-- start of RECORDED INFORMATION --
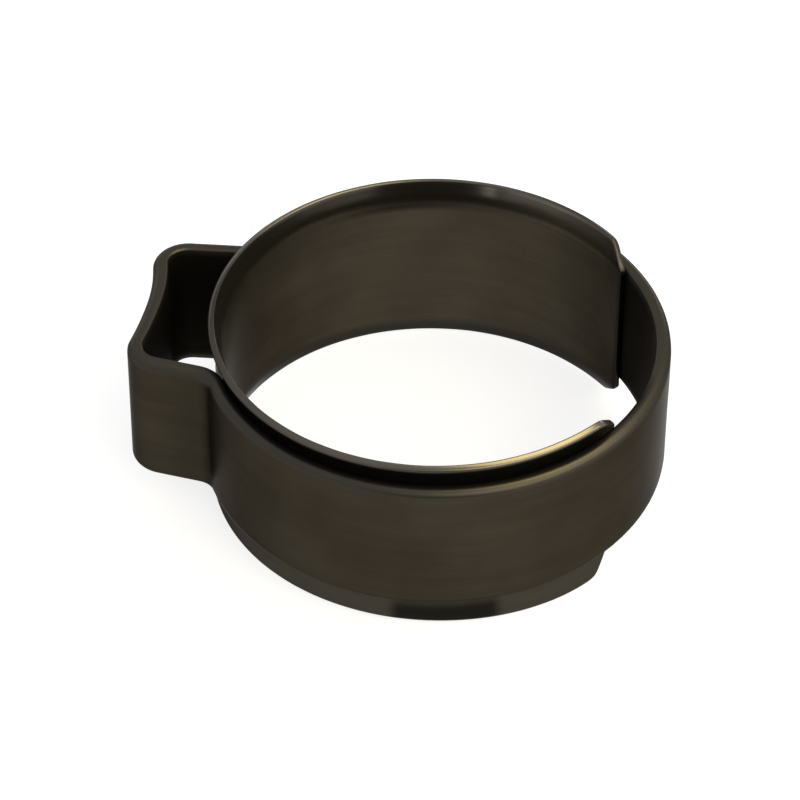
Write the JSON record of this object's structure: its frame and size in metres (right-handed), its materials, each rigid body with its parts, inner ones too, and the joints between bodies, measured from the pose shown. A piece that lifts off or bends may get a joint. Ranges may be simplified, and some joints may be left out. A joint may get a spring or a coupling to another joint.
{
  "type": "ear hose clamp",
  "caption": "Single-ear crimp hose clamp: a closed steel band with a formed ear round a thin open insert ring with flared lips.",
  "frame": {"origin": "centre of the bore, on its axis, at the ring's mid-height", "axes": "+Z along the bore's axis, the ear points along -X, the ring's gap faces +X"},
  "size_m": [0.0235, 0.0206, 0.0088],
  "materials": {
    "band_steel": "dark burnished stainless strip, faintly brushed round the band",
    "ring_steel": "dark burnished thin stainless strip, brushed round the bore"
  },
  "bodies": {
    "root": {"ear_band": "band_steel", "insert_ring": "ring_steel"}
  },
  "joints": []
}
-- end of RECORDED INFORMATION --
> [PROBLEM REQUIREMENTS]: From the listing above, reproduce all the lines exactly.

> [OUTPUT FOR THIS EXERCISE]:
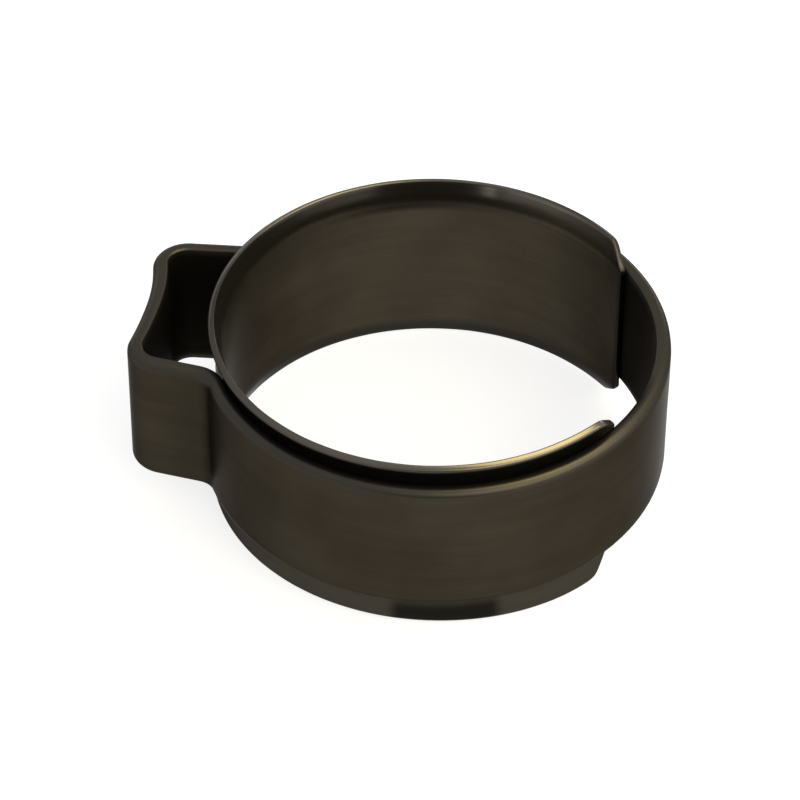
Write the JSON record of this object's structure: its frame and size in metres (right-handed), its materials, each rigid body with its parts, inner ones too, and the joints between bodies, measured from the pose shown. A piece that lifts off or bends may get a joint. Ranges may be simplified, and some joints may be left out. A joint may get a spring or a coupling to another joint.
{
  "type": "ear hose clamp",
  "caption": "Single-ear crimp hose clamp: a closed steel band with a formed ear round a thin open insert ring with flared lips.",
  "frame": {"origin": "centre of the bore, on its axis, at the ring's mid-height", "axes": "+Z along the bore's axis, the ear points along -X, the ring's gap faces +X"},
  "size_m": [0.0235, 0.0206, 0.0088],
  "materials": {
    "band_steel": "dark burnished stainless strip, faintly brushed round the band",
    "ring_steel": "dark burnished thin stainless strip, brushed round the bore"
  },
  "bodies": {
    "root": {"ear_band": "band_steel", "insert_ring": "ring_steel"}
  },
  "joints": []
}